Considering all of this, it’s not really a surprise a new MMO like The Elder Scrolls Online has had such an appalling release. They’re following the same ill-advised route that has been going for years; get people to pre-order the game at full price for access to a beta test, then let the community roil it out between themselves and see what happens. That the game was released is as big a shock to me as anyone; the game, in latter stages, is almost unplayable. The feedback system is appalling, the staff unable to communicate at a base level, no in-game GM support and the worst “official” e-mails, littered with spelling mistakes! The sad reality though is that this is the typical result for a game without the proper baking in the QA oven; players pay their money, feel cheated and then the subscriber drop-off after the first month is practically vertical.

And it must be said; I am NOT a Q.A. department. These days, in my dwindling years, I would much rather settle down and play an older, functional game than beta-test something new and shiny. But then, YOU are not a Q.A. department either; you shouldn’t be expected to pay money for the privilege of spending your spare time constantly reporting bugs every ten minutes. We are not a Q.A. department; we are neither obligated to be, nor are many trained or disciplined enough to perform such an important task in a games early life. The term “beta test” has become something of a misnomer; they are treated more and more as public preview events, the kind of event that hooks people in, hoping they’ll stick around and buy your product and then subscribe for a year or two (and depending on the length of the beta test, it can be that people get bored of the game before you even release it!).

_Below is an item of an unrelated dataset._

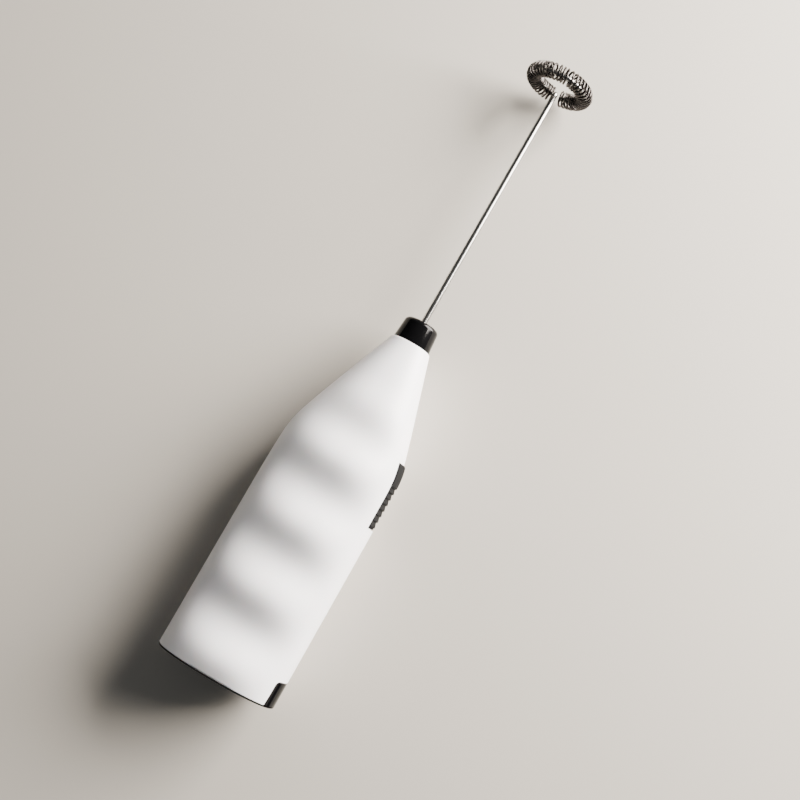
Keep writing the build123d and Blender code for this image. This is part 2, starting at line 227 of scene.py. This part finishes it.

Not all beta tests are bad (and not all of them cost money either). But the point remains that you can’t substitute the experience, expertise and polished reporting of a solid, professional Q.A. team by just having tons of normal people pile in and do it instead. The end result for years has seen otherwise promising titles buried faster than a dead zombie; games which could have or should have been so much better, so much more interesting – instead consigned to the digital scrapheap. It’s hilarious to think we’re in a situation where the Capitalist dream of having people to pay the company to do work is realised; and yet, also ends up contributing largely to the products own downfall.

Most of us would be happy simply paying for a working product; if that means a few months extra as it is hauled through a thorough Q.A. scrubbing, then that’s fine with me. What’s a few months versus the disappointment of a game which doesn’t work properly on release? We’re nothing more than a corner, cut. And when you cut corners, you always find things start looking a little shaky. The industry thinks it’s saving money doing this, but in the end, fixing it live costs so much more. Moreso for an MMO which relies somewhat on subscription fees to make money too. And the reputational damage can be significant; ask the likes of BioWare how it feels to go from industry darlings to industry jokes…

I don’t mind early access; but I am not a Q.A. department.